Luis David Adame recevait le 3ème zalduendo à la cape et la colada sur la gauche l’incitait à éloigner ce toro des barrières. Aux piques, sans pousser, il prenait le large et le quite par chicuelinas de LDA se faisait en deux temps. La faena commençait avec la même tonalité, des charges courtes qui s’allongeaient sur la gauche, sans grande transmission. Mais une série de la droite mieux réunie et une suivante avec répétition marquaient un changement d’attitude du toro qui allait a más sans toutefois montrer une grande classe dans son passage dans la muleta. Un pase circular, des manoletinas concluaient cette faena meilleure sur la fin avant que ne soit portée avec décision une estocade entière desprendida. Le public avait apprécié cette fin de faena plus animée et demandait l’oreille qui n’était pas accordée. Le 6ème qui semblait flageoler à sa sortie en piste, qui chutait même,  se reprenait par la suite mais se défendait dans ses charges et portait des hachazos en fins de passes. Après un brindis à Alberto Baillères, actuel propriétaire de la ganadería de Zalduendo et son compatriote, Luis David Adame entamait sa faena par des statuaires, une série de la droite et à la suivante, bousculé par un toro, sans avoir le temps de se dégager il était déséquilibré, secoué au sol et soulevé en l’air.
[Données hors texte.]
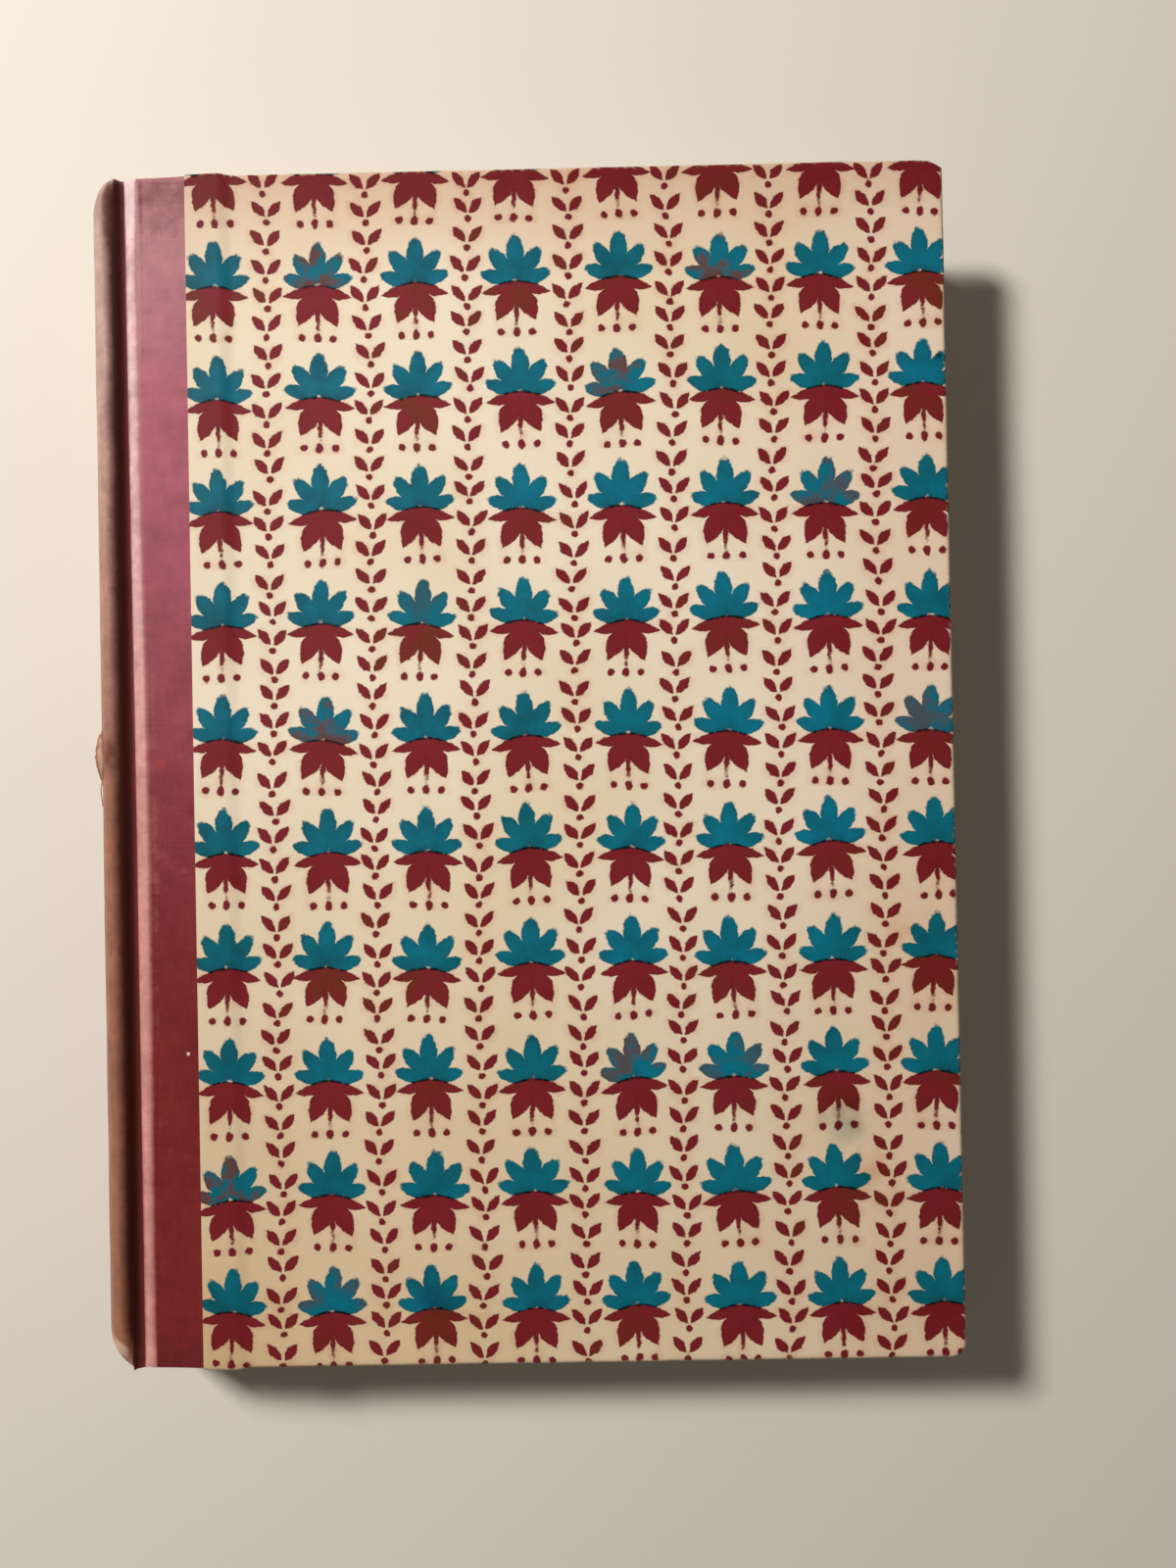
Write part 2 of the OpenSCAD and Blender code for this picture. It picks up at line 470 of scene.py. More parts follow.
@dataclass(frozen=True)
class BlockPrint:
    """A traditional block-print repeat: a palmette over spread leaves, with garlands of petals between."""

    cell_w: float = 19.3
    cell_h: float = 21.8
    start_x: float = -11.35
    start_y: float = 5.6
    petal: Blob = Blob(1.78, 4.2, 4.6)
    petal_fan: Fan = Fan(0.0, math.radians(37), 2, 0.11)
    leaf: Blob = Blob(1.9, 4.3, 4.4)
    leaf_fan: Fan = Fan(math.radians(25), math.radians(45), 1, 0.2)
    leaf_start: float = 0.4
    stem: Blob = Blob(0.55, 4.2, -4.0)
    calyx: Blob = Blob(2.9, 1.3, 0.1)
    foot_bend: float = 0.055
    foot_teal: float = 0.05
    foot_maroon: float = -0.42
    dots_down: float = 9.75
    side_dot_out: float = 2.9
    side_dot: Blob = Blob(0.72, 0.72)
    middle_dot: Blob = Blob(0.72, 0.95)
    sprig_rows: float = 4.0
    sprig_down: float = 1.0
    sprig: Blob = Blob(0.92, 2.0, 2.4)
    sprig_fan: Fan = Fan(math.radians(40))
    sprig_dot_down: float = 1.75
    sprig_dot: Blob = Blob(0.68, 0.68)
    shake_mm: float = 0.7
    drift_mm: float = 1.6
    tilt: float = 0.1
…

Emporté groggy à l’infirmerie, il en sortait vaillamment pour deux séries de la droite qui confirmait la condition de ce toro, par ses accrochages de muleta. Les bernadinas finales, molinete et passe de poitrine, le tout lié était fêté par le public. Deux pinchazos hondos  et deux descabellos.

Antonio Ferrera: une oreille et deux vueltas ; un avis et deux oreilles et sortie a hombros. Curro Díaz : saluts aux deux. Luis David Adame : saluts ; un avis et silence. Deux-tiers d’arene. Temps chaud… sans vent.